Now, another of their anti-poverty initiatives is getting a boost from a pair of student volunteers at Joseph Kushner Hebrew Academy.

The two eighth-graders — Eliana Arian of Mendham and Adar Naftal of Millburn — have been lending a hand to support Eliminate Poverty Now, the initiative whose slogan is “We are the first generation in the history of the world with the power to eliminate extreme poverty.” Recently, the two girls joined Judy Craig at her Mendham home to pack up the notecards that are sold on the EPN website, with proceeds going to help the needy in many parts of Africa. “We helped her package the cards and envelopes,” said Adar. “When people buy them, their donation helps people in Africa.”

Adar and Eliana talked to NJJN at a table in the Livingston day school’s cafeteria on April 29.

“I decided it would be really cool if we did something here in school” to help poor Africans, said Eliana. “If we told kids our age about it, they could help kids our age in Africa.”

According to Craig, for Eliana, helping EPN is a family affair. She and the other women in her family already collect coins in a large jar at home, talk about the effort with others, and offer suggestions on getting the word out.

The two girls also got involved by sending letters to teens in Kenya and Niger with the aim of learning about each other’s lives.

The Africans they are writing to “are really poor,” said Eliana. “They start having children at the age of 14. A lot of them can’t go to school. They have a lot of children that they have to support, and sometimes they don’t have ways to earn money, and so they have to drop out of school.”

In mid-April Eliana gave a 45-minute presentation about EPN to the eighth-grade girls at Kushner, and, she said, “now almost everyone in our grade is interested in the pen-pal program. I think it’s really important because these are kids our age. Just imagining ourselves in that situation, it seems really important to help them.”

Craig is working to secure pen-pals for the 20 classmates. So far, only female students have been enlisted to make contact with young people in Africa for “a couple of reasons,” said Judy Craig.

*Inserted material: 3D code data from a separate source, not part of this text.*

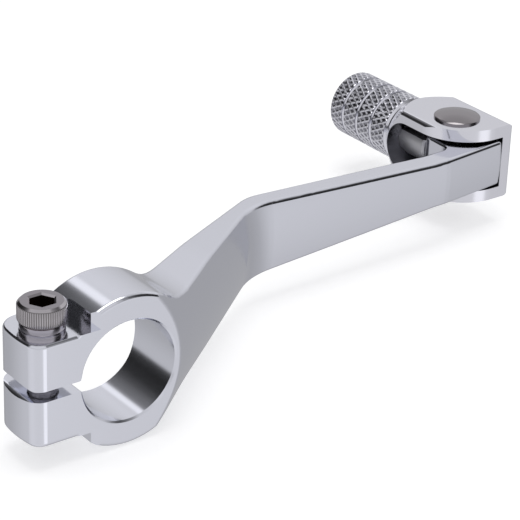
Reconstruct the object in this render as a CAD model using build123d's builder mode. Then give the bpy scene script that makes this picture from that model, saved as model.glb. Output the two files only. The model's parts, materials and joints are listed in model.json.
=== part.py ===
from build123d import *
from math import cos, hypot, radians, sin, sqrt, tan
import os

# Folding gear lever. Millimetres.
# Origin at the middle of the clamp bore, X along the lever towards the toe peg,
# Y outboard along the peg, Z up along the clamp screw and the fold pin.

# Clamp: a slit ring with two ears
bore_radius = 11.45
bore_chamfer = 0.4
clamp_radius = 17.3
clamp_width = 15.3
slit_gap = 2.4
slit_corner = 0.8
slit_end_round = 1.5
slit_end_run = 0.2
ear_half_height = 11.8
ear_reach = 23.2
ear_end_bulge = 1.1
ear_front_corner = 3.0
ear_back_corner = 5.0
seat_radius = 7.7
seat_depth = 0.2
seat_flare = 1.5

# Clamp screw, with a hexagon socket in its head
screw_reach = 16.15
screw_radius = 3.0
screw_length = 20.0
screw_tip_chamfer = 0.8
screw_head_radius = 5.0
screw_head_height = 6.0
screw_head_chamfer = 0.5
screw_base_height = 1.3
screw_base_step = 0.6
hex_across_flats = 5.0
hex_depth = 3.2
hex_mouth_chamfer = 0.4
screw_clearance = 0.3
thread_clearance = 0.05

# Arm from above: cranked outboard from the clamp, then straight to the fold pin
arm_offset = 27.3
arm_offset_x = 62.0
arm_lean = 2.0
arm_thickness = 6.6
crank_front_start = 12.75
crank_front_end = 57.4
crank_back_start = 10.9
crank_back_end = 59.2
bend_front_radius = 18.0
bend_back_radius = 14.0
clamp_back_blend = 10.0
tip_turn_setback = 14.0
tip_turn_angle = 6.6

# Arm from the side: level beside the clamp, then tapered to the tip
arm_root_half_height = 10.85
arm_tip_half_height = 6.0
taper_start = 31.0
taper_end_setback = 18.0
clamp_to_arm_blend = 16.0
taper_blend = 60.0
front_crown_radius = 34.0
grinding_allowance = 1.0
edge_round = 1.0

# Fold pin, and the lug round it with the cam that lifts the plunger
pin_x = 132.5
pin_setback = 6.8
pin_radius = 3.0
pin_clearance = 0.05
lug_radius = 5.9
lug_blend = 3.0
cam_rise = 1.7
cam_runout = 0.3
fold_limit = 75.0
cam_steps = 6

# Toe peg: fork milled from square bar, coned shoulder, grooved barrel
fork_half_width = 9.4
fork_half_height = 9.8
fork_edge_round = 1.4
fork_front_reach = 10.75
fork_front_corner = 13.0
fork_web_corner = 0.6
web_clearance = 0.3
slot_half_height = 6.7
slot_reach = 8.85
shoulder_reach = 16.85
shoulder_angle = 37.0
barrel_radius = 8.45
barrel_length = 24.0
barrel_end_chamfer = 0.6
neck_length = 1.4
neck_depth = 0.5
groove_count = 3
groove_half_width = 0.6
groove_depth = 0.7

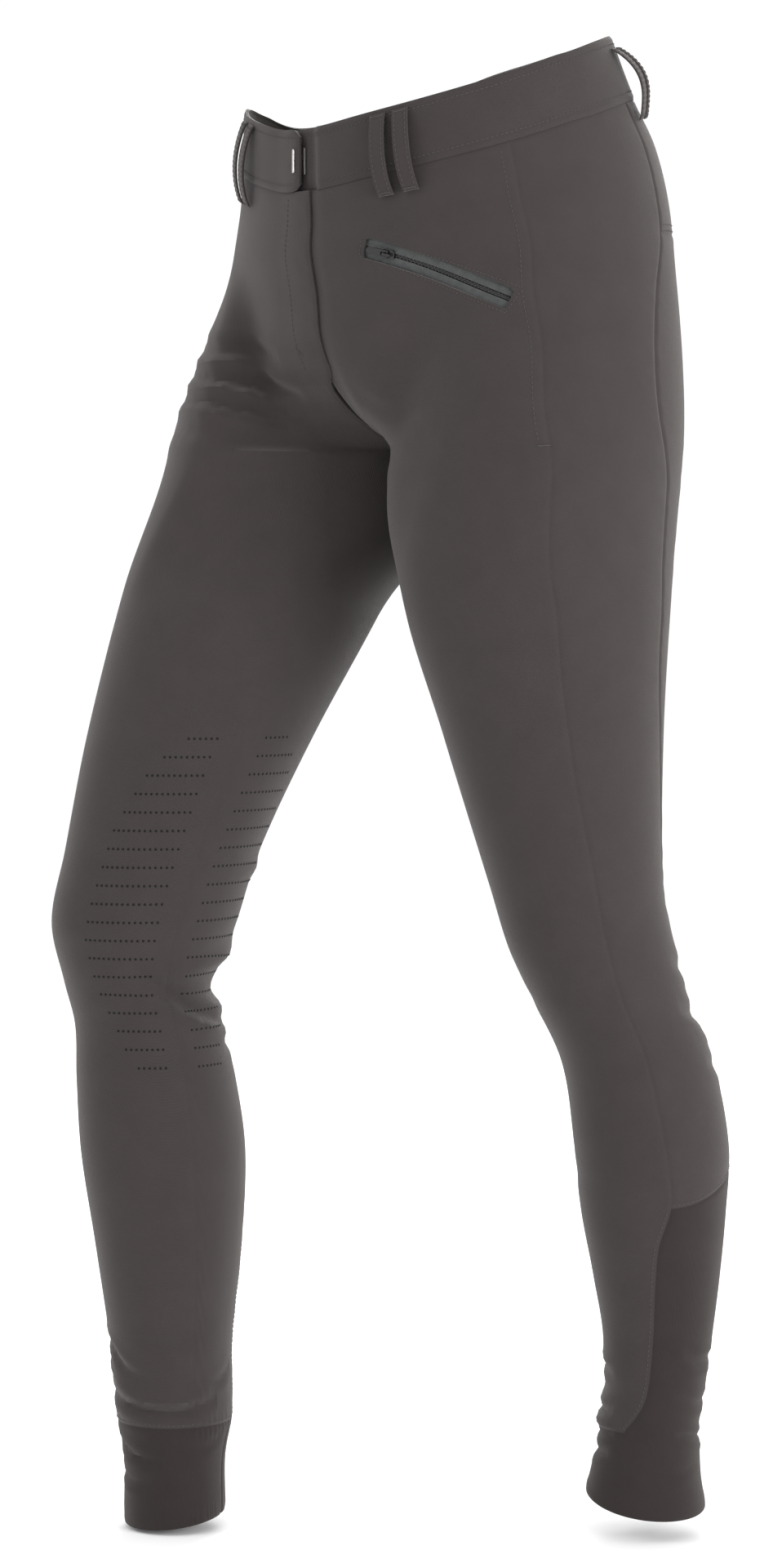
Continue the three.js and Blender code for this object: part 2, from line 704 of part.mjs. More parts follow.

The emphasis of the girls’ involvement is the EPN project called Pads for Peace, which, according to Craig, supplies girls with sanitary products. “Girls in Africa don’t have money for sanitary pads, so often they don’t go to school when they have their periods. And if you don’t go to school a week every month, you can’t do well in school. Then you drop out of school, get married at 14, and have babies right away. It’s a terrible cycle.

“If a girl can finish secondary school,” said Craig, “then she can have a chance to have income, have a job, and decide to have babies later.”

(The effort has also received support from participants in the annual Women’s Seder at Congregation Agudath Israel of West Essex in Caldwell, where Craig is a member. Organizers have helped make the seder a “major partner in donating funds to transport sanitary pads to the villages and participating in the pen-pal project,” she said.)

“Boys in New Jersey now also wish to become involved. So now it’s expanding to become a program for kids in grades six-nine, boys and girls,” Craig said.

‘The Jewish way’

Adar and Eliana are now looking to broaden their volunteer base, contacting students in other schools and petitioning community organizations for financial support.

Although it is not a “Jewish” program per se — “the people we are helping are not Jewish; they’re Christian and Muslim children and adults,” Craig said — supporting EPN, said Eliana, is “the Jewish way to help people.”

“I think it’s important as Jews to help other people,” Adar agreed.

Beyond the specific work the teens are involved with, Eliminate Poverty Now has economic development projects in seven African nations with a special focus on girls and women.

“We have sewing centers in Kenya, Niger, and Senegal, where women can learn the trade of sewing,” Craig said. “At graduation, they have access to microcredit and can purchase their own sewing machine. And they are very successful; the women are earning income by selling the products they make.”

With all the activity they are helping to foster thousands of miles away from their suburban homes, the teenagers are eager to cross the world to visit their contemporaries in Africa.

“I’m very curious to meet them,” said Adar. “I think it would be really cool to go to Africa and see how the people actually live there.”

“I also think it would be really cool if we could actually meet our pen-pals — that would be really amazing,” said Eliana.

Craig said she would be their willing chaperone.

“I would love that,” she said. “And the girls in Africa would so love to meet them.”